If you had to picture your ideal pub, it might well look like Long Melford’s Black Lion, which occupies a picture-postcard location overlooking the village green, next to a medieval church. There can’t be too many better places to wake up if you’re craving a weekend in the country, and The Black Lion not only serves good food but also offers a comfy set of rooms upstairs to flop into after dinner. Long Melford itself is a unique village in a special part of Suffolk, with attractions ranging from a long main street sprinkled with antique shops to the National Trust property of Melford Hall right across the street, as well as the more family-orientated Kentwell Hall around the corner.
Rescued from permanent closure by former regulars Marcus Seaman and Amelia Nicholson in 2015, The Brisley Bell is a delightful village pub in the heart of Norfolk. Marcus and Amelia were so bereft when their local closed that they bought it and made it into their perfect pub. And what a tremendous job they did, offering excellent, moderately priced food alongside half a dozen guest bedrooms in the flint barns next door. It’s as welcoming and comfortable a country inn as you’ll find.
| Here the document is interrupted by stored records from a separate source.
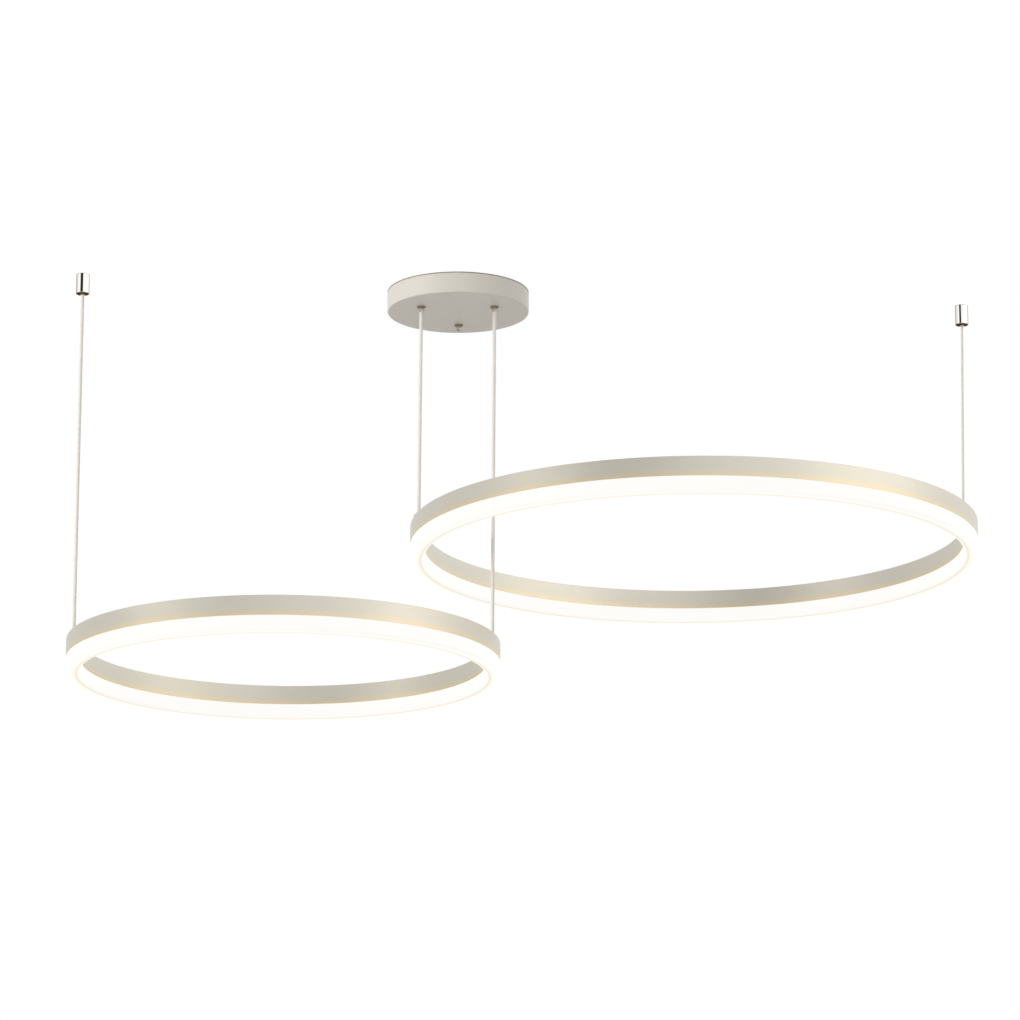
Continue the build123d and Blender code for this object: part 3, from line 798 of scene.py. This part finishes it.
# Cord grippers in the canopy. Three threaded bodies, turned from brass and lacquered in dark champagne, each
# with a thin flange outside the dish and a hexagon nut inside it. A spring pushes a slit plunger down on the
# cord; pushed up by its tip, the plunger lets the cord run.
flange_radius = 6.2 * mm
flange_height = 2 * mm
flange_bottom = -canopy_height - flange_height
gripper_height = 18 * mm
thread_radius = 5 * mm
thread_pitch = 1 * mm
thread_depth = 0.45 * mm
thread_lines = 160
guide_radius = 3.3 * mm
guide_height = 5 * mm
bore_radius = 4.2 * mm
cone_top = 9 * mm
nut_flats = 14 * mm
nut_hole = thread_radius + 0.05 * mm
nut_bottom = 3.2 * mm
nut_top = 6.2 * mm


def threaded_body():
    """The body of a gripper. Between flange and top its side is a helical thread: the radius falls and
    rises once for each pitch of height and shifts by a pitch in each turn."""
    heights = np.linspace(flange_height + 0.1 * mm, gripper_height - 0.1 * mm, thread_lines)
    corners = [
        (guide_radius, 0.0),
        (flange_radius - 0.5 * mm, 0.0),
        (flange_radius, 0.5 * mm),
        (flange_radius, flange_height),
        (thread_radius, flange_height),
        *[(thread_radius, height) for height in heights],
        (thread_radius, gripper_height),
        (bore_radius, gripper_height),
        (bore_radius, cone_top),
        (guide_radius, guide_height),
    ]
    radii = [0.2 * mm, 0.1 * mm, 0.1 * mm, 0.15 * mm] + [0.0] * (thread_lines + 2) + [0.2 * mm, 0.0, 0.0]
    grid = turned(rounded(corners, radii), 48)
    height, (radius, turn) = grid[..., 2], polar(grid)
    fade = np.clip((height - flange_height - 0.3 * mm) / thread_pitch, 0, 1)
    fade *= np.clip((gripper_height + 0.1 * mm - height) / thread_pitch + 0.3, 0, 1)
    fade *= np.abs(radius - thread_radius) < 1e-6
    wave = np.abs(((height / thread_pitch - turn / tau) % 1.0) * 2 - 1)
    grid[..., :2] *= (1 - fade * thread_depth * wave / radius)[..., None]
    return skin(grid, True, True)


def hexagon_nut():
    """A turned blank cut to six flats: the radius is the smaller of the blank's and the hexagon's."""
    flat = nut_flats / 2
    corner = flat / cos(pi / 6)
    chamfer = 0.6 * (corner - flat)
    corners = [
        (nut_hole, nut_bottom),
        (flat - 0.1 * mm, nut_bottom),
        (corner, nut_bottom + chamfer),
        (corner, nut_top - chamfer),
        (flat - 0.1 * mm, nut_top),
        (nut_hole, nut_top),
    ]
    grid = turned(rounded(corners, [0.3 * mm, 0.05 * mm, 0, 0, 0.05 * mm, 0.3 * mm]), 96)
    radius, turn = polar(grid)
    edge = flat / np.cos((turn + pi / 6) % (pi / 3) - pi / 6)
    grid[..., :2] *= np.minimum(1, edge / radius)[..., None]
    return skin(grid, True, True)


outlet_bronze = turned_metal(
    "outlet_bronze", colour(140, 128, 112), colour(158, 147, 131), (150.0, 6000.0, 1.0), (0.28, 0.4),
    Metallic=0.75, Roughness=0.34,
)
nuts = []
for side, (x, y, _) in outlets.items():
    spot = (x, y, flange_bottom)
    piece(
        side + "_gripper", placed([threaded_body()], spot), outlet_bronze,
        "ceiling_unit", [side + "_gripper_body"],
    )
    nuts += placed([hexagon_nut()], spot)
piece("gripper_lock_nuts", nuts, nickel_steel, "ceiling_unit", ["gripper_nuts"])
pale_bronze = plain_finish(
    "pale_bronze", colour(168, 160, 147), colour(190, 183, 171), 900.0, 0.3, 0.00001, Metallic=0.75
)
dress_nodes(pale_bronze, "left_plunger", "right_plunger", "rear_plunger", "rear_blanking_pin")
dress_nodes(nickel_steel, "gripper_retainers")

# Ceiling anchors. Two small cylinders, turned from brass and chrome plated, screw onto discs that are fixed
# to the ceiling. Each holds a cord gripper like the canopy's, with only its plunger's short tip showing.
anchor_spots = {"right": (0.726224, 0.065058, 0.0), "left": (-0.527868, -0.085591, 0.0)}
anchor_radius = 9.3 * mm
anchor_height = 28.5 * mm
anchor_edge = 0.8 * mm
chamber_radius = 7.6 * mm
chamber_bottom = 18.5 * mm


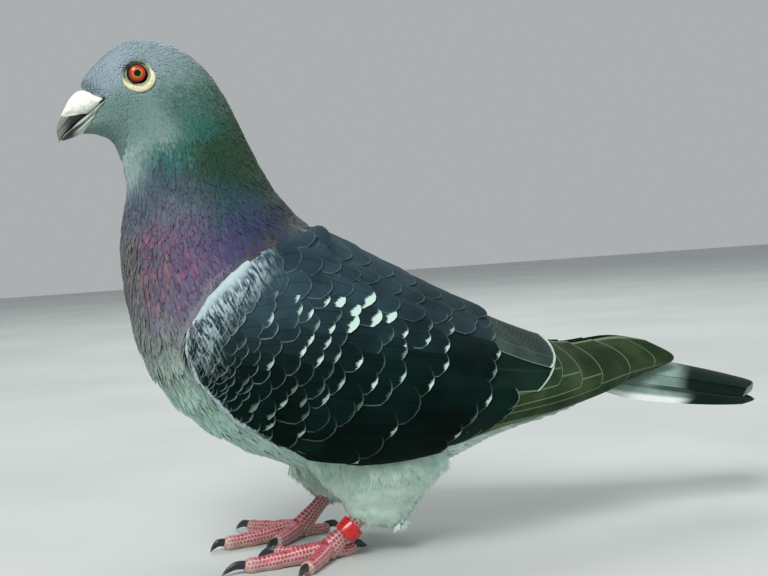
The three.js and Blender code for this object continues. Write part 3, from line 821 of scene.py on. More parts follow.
def lay_feathers(name, surface, feathers, rows, columns, side=1):
    """A mesh of closed vanes bent to a surface. Each feather, one item of every array, has its start and tip
    along the surface and its middle line's place up it at both ends; its half width, or the places of its
    upper edge at both ends (then low and high are those of its lower edge); the highest place it may
    reach, its height at both ends, its tuck (how much lower its upper edge is), the roundness of its tip
    and how much of it the lower side has, the tip's slant, its thickness and camber; where there are half
    widths, also the lowest place it may reach, its floor. Ahead of the wing's front edge a feather sinks
    under the neck's plumage. Arrays named to_ become the mesh's values."""
    count = len(feathers["tip"])
    get = lambda key: np.broadcast_to(np.asarray(feathers[key], dtype=float), (count,))[:, None, None]
    across, along = np.meshgrid(np.linspace(-1, 1, columns), np.linspace(0, 1, rows))
    across, along = across[None], along[None]
    share = along * (1 - get("round") * np.abs(across) ** 2.3 * np.where(across < 0, get("even"), 1))
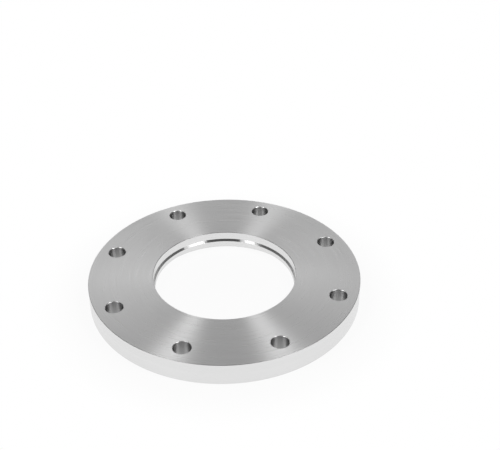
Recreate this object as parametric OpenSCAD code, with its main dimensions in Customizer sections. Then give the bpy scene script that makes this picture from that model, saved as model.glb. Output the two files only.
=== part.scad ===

Enjoying a splendid location on the Staffordshire-Derbyshire borders, this village boozer appeals to both walkers keen to experience the nearby Peak District and families sampling the delights of Alton Towers, which is just a 10-minute drive away. Yet another property fairly recently rescued from dereliction, it’s nowadays rightly renowned for the excellence of its food and the comfort of its rooms, which occupy a purpose-built outbuilding next door and come with spacious walk-in showers, fluffy robes and fragrant toiletries.
Less than a mile from Liddle Water, whose meandering course marks the England-Scotland border, Cumbria’s Pentonbridge Inn is no ordinary pub, not just because of its 9 elegant bedrooms, but also for the quality of its food, which draws diners from far and wide. Served in a chic and airy bar and dining room, locally sourced meat and fish feature on an impressive menu with imaginative suggested wine pairings; try for example shorthorn beef tartare with a rich Argentinian red followed by pan-fried cod loin with a Canadian Pinot noir; or you could try Whitehaven lobster with a fresh Aussie Viognier, followed by Cartmel Valley red deer with a robust red from Tuscany. The cocktails are equally exciting — pickled martinis or milk punch vodka, anyone?
‘The simple things in life done well’ is the motto of this rather special inn, and we reckon it’s spot-on. Situated in the hills between the Black Mountains and the edge of the Brecon Beacons, the ‘FFG’ Is above all a proper pub, with well-kept local ales, a roaring fire in winter and where dogs and children are most definitely welcome. But it is also a prime destination for excellent food, serving a menu sourced mainly from the Welsh Borders, and has 7 very comfortable guest rooms, all with big beds, homemade biscuits, fresh flowers and posh toiletries but no TVs, giving you the chance to embrace the good old days and enjoy one of the books from their heaving shelves.
Dating back to the 16th century, this one-time haunt of cattle drovers was taken over by Nicky and Mark Williamson a couple of years ago and they have devoted bundles of attention to bringing it up to date. The result? A fabulous gastropub with terrific food and rooms that you won’t want to leave, with a snug lounge, a more formal slate-floored dining room with an inglenook fireplace and at the back a wide, grassy beer garden. The rooms are quirky and individual, with beams and four-posters, fireplaces, beautifully exposed stonework and gorgeous countryside views.
Situated in the delightful seaside village of Elie in Fife, one of the best things about The Ship is that it’s almost literally on the beach, with a selection of rooms that enjoy sweeping views over the bay. Some have roll-top baths, others spacious walk-in showers, while they all feature handmade toiletries, Nespresso machines, Egyptian cotton bed linen, flatscreen TVs and wifi. The inn itself is a family-friendly place and serves an excellent menu focused around local meat and fish, including East Neuk lobsters and truly mighty fish and chips — all setting you up nicely for a spot of whale-watching, bracing coastal strolls and beach cricket!